There are good ideas here, about morality in some part (the Jewish man has to reconcile helping the Nazis vs destorying them vs attaining everlasting youth, which is gained from the Demon sucking out the souls), and about what the Nazis are really doing there even (there's one scene of almost decent argument between Jurgen Prochnow and Gabriel Byrne, the latter the "badder" Nazi, about this and killing villagers and so on).  It's the execution that falls flat, and is not helped at all by the dated Tangerine Dream soundtrack- yes, the ones who also scored the theatrical cut of Ridley Scott's Legend.  And the actors, all of them have given good performances elsewhere, are let down by Mann's preference for the locations over the characters, of the mood of things, the chincy (if likably) dated special effects, not least of which in the ending that carries a quasi-Masters of the Universe feel with its crazy light sabres and lunking stunt doubles.

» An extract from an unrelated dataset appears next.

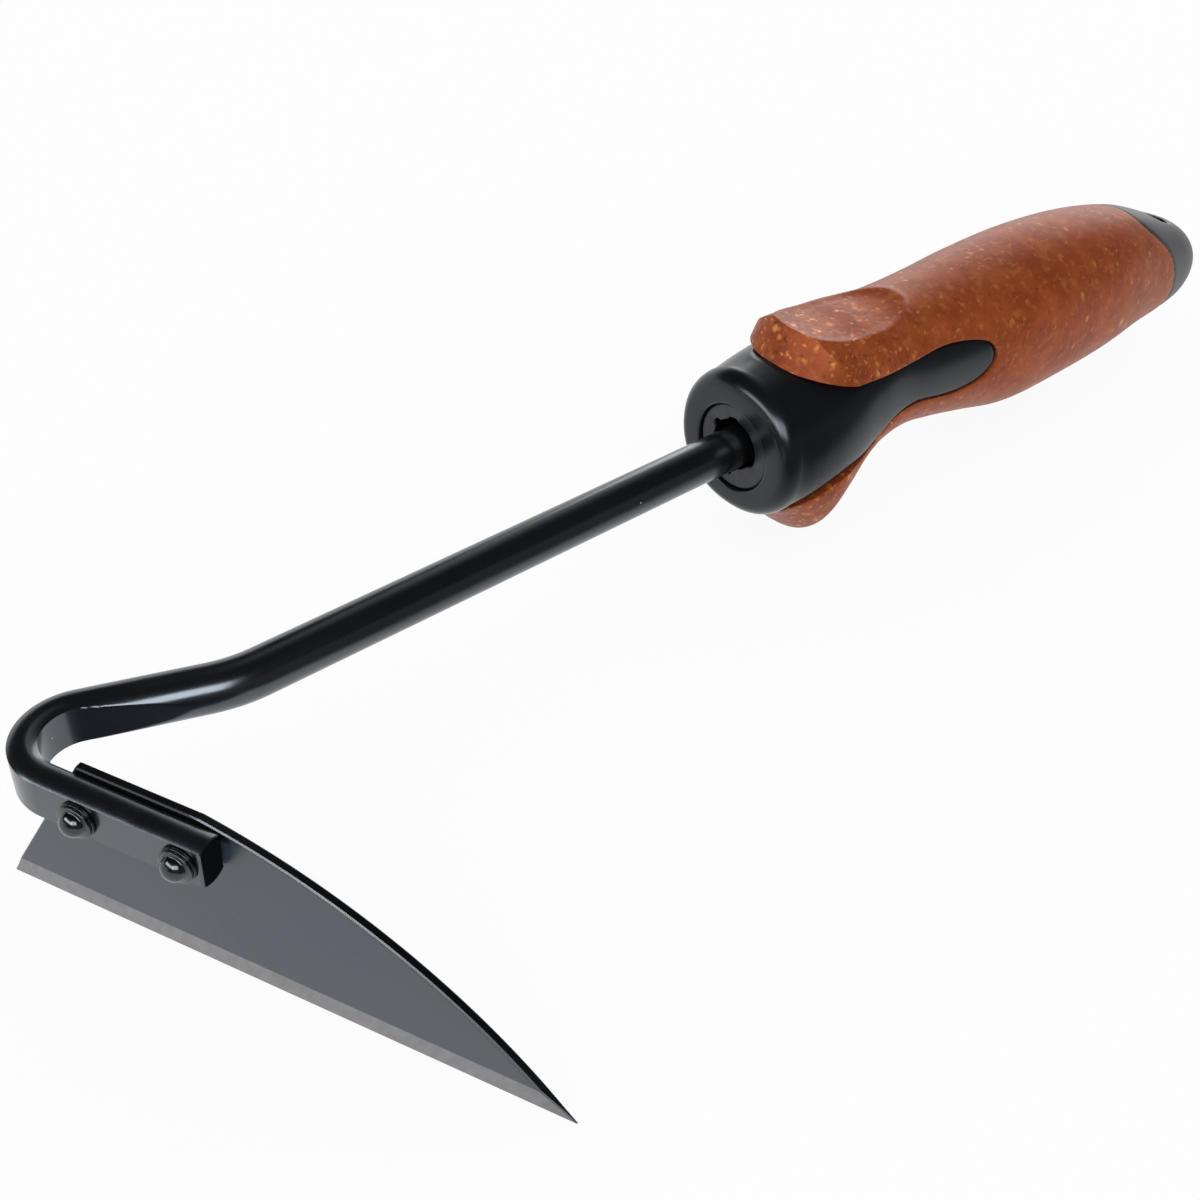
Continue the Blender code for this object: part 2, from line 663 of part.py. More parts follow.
def hang_hole_cutter(cutters, root):
    """An upright slot with round ends through the tail cap."""
    half = HANG_HOLE_WIDTH / 2
    run = max(HANG_HOLE_LENGTH - HANG_HOLE_WIDTH, 0.1 * MM) / 2
    steps = 10
    front = [
        (run + half * math.sin(math.pi * i / steps), -half * math.cos(math.pi * i / steps)) for i in range(steps + 1)
    ]
    rear = [(-x, -y) for x, y in front]
    at = Matrix.Translation((-HANG_HOLE_BACK * LENGTH_SCALE, 0, 0))
    return as_cutter(plate("hang_hole", front + rear, 80 * MM, at, cutters, root))


def make_core(parts, root, look):
    """The hard insert round the tang: a sleeve whose face and wide mouth show through the collar's hole."""
    front = -COLLAR_LIP - TOUCH_GAP
    outer = CORE_DIAMETER / 2
    tail = CORE_TAIL_DIAMETER / 2
    bore = ROD_DIAMETER / 2 + TOUCH_GAP
    end = -TANG_LENGTH - CORE_TAIL_WALL
    mouth = CORE_MOUTH_DIAMETER / 2
    floor = front - CORE_MOUTH_DEPTH
    profile = [
        (mouth, front), (outer, front), (outer, -CORE_SHOULDER), (tail, -CORE_SHOULDER), (tail, end), (0.0, end),
        (0.0, -TANG_LENGTH - TOUCH_GAP), (bore, -TANG_LENGTH - TOUCH_GAP), (bore, floor), (mouth, floor),
    ]
    lie = Matrix.Rotation(math.pi / 2, 4, "Y")
    return finish(turned("socket_core", profile, lie, parts, root), look)


def rest_matrix(path, strip):
    """Stands the tool on its cutting edge and its finger guard, with the origin under its middle."""
    near = -FLAT_THICKNESS / 2 - TOUCH_GAP
    back = near - BLADE_THICKNESS
    plate_points = [strip @ Vector((u, w, face)) for u, w in blade_outline() for face in (near, back)]
    handle_points = [
        Vector(point)
        for back_by in stations(GRIP_SECTIONS[0][0], DRAWN_LENGTH, GRIP_SECTIONS)
        for point in section_ring(section_at(GRIP_SECTIONS, back_by), back_by)
    ]
    half = FLAT_THICKNESS / 2
    crease = math.sqrt((ROD_DIAMETER / 2) ** 2 - half**2)
    bar_points = [
        Vector((x + side * half * math.sin(h), y - side * half * math.cos(h), up * crease))
        for (x, y), h in zip(path.points, path.headings) for side in (-1, 1) for up in (-1, 1)
    ]
    edge = strip @ Vector((TIP_REACH, -BLADE_DROP, back))
    along = strip.to_3x3().col[0]
    to_handle = -strip.to_3x3().col[2]
    tilt = min(math.atan2(point.z - edge.z, (point - edge).dot(to_handle)) for point in handle_points)
    level = Matrix.Rotation(-tilt, 4, along)
    stood = np.array([level @ point for point in plate_points + handle_points + bar_points])
    middle = (stood.min(axis=0) + stood.max(axis=0)) / 2
    return Matrix.Translation((-middle[0], -middle[1], -(level @ edge).z)) @ level


def main():
    clear_scene()
    parts = collection("potato_hoe")
    cutters = collection("cutters")
    cutters.hide_render = True
    root = bpy.data.objects.new("resting_tool", None)
    parts.objects.link(root)
    path = ShankPath()
    strip = path.strip_matrix()
    root.matrix_basis = rest_matrix(path, strip)

    looks = {
        "shank": material("black_enamel", (0.008, 0.008, 0.009), 0.25),
        "blade": material("blade_steel", (0.10, 0.11, 0.12), 0.35, 0.6),
        "rivet": material("rivet_black", (0.01, 0.01, 0.012), 0.25),
        "grip": material("speckled_composite", (0.30, 0.08, 0.03), 0.45),
        "soft": material("soft_black", (0.02, 0.02, 0.022), 0.55),
        "core": material("core_black", (0.012, 0.012, 0.013), 0.45),
        "cap": material("cap_grey", (0.10, 0.10, 0.105), 0.5),
    }
    shank = make_shank(path, parts, cutters, root, looks["shank"])
    blade = make_blade(strip, parts, cutters, root, looks["blade"])
    holes = make_fasteners(strip, parts, cutters, root, looks["rivet"])
    cut(shank, *holes)
    cut(blade, *holes)
    make_handle(parts, cutters, root, looks)
    make_core(parts, root, looks["core"])


main()
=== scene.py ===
"""Looks of the hand hoe: a bent enamelled bar, a riveted ground blade and a speckled grip with a soft black collar.

Shapes are worked out in the tool's own frame, in millimetres: the origin is the middle of the collar's front face,
x runs along the bar towards the blade, z is the side of the thumb rest and y the side the blade points to.
Distances "back" run from the collar's front face towards the tail. standing() puts such points on the floor.
"""

import math

import bmesh
import bpy
import numpy as np
from mathutils import Matrix, Vector


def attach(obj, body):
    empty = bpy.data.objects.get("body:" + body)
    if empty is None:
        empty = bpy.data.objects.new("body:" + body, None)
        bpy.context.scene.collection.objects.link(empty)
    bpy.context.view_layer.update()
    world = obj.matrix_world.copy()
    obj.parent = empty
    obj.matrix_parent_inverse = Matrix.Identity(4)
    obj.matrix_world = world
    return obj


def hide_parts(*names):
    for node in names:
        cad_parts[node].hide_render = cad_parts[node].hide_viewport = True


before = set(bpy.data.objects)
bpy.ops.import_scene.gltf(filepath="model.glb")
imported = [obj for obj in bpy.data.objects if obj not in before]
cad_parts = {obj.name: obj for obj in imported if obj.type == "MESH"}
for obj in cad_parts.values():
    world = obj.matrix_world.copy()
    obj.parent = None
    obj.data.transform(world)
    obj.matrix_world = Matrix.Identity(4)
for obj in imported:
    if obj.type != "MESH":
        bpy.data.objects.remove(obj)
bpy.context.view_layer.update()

MM = 0.001
NEAR = 0.002 * MM
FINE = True

# How the tool stands: turned about the blade's long direction, then shifted over the floor
STRIP_HEADING = math.radians(113.5)
RESTING_TILT = math.radians(-2.195)
RESTING_SHIFT = np.array([0.88, -31.54, 24.36])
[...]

The power of Byrne compels you!

What could have been fixed here?  Maybe the script for starters, with dialog that ranges from acceptable to turgid, or the way actors are made to *whisper-talk* lines- you know, the kind where you have to turn the volume up to hear it right before the next scene is a GUNSHOT, darn I hate that- or, again, the preference for the exteriors, the room, than the actors themselves.  And where should the tension be in The Keep, or the logic with the villagers staying or the Nazis not calling for more backup or Glenn not taking out all of the Nazi-buggers when he can being that he's kinda invincible and all?  Not too much to be found really.  The Keep disappoints as a thriller, and doesn't scare quite enough after its initial set-up to make it really worthy as a horror film.  Maybe buffs of the actors or for Nazi dramas may find it acceptable, or those willing to take their 80's cheese with a side of fog-machine.  Or for desperate cinematographers.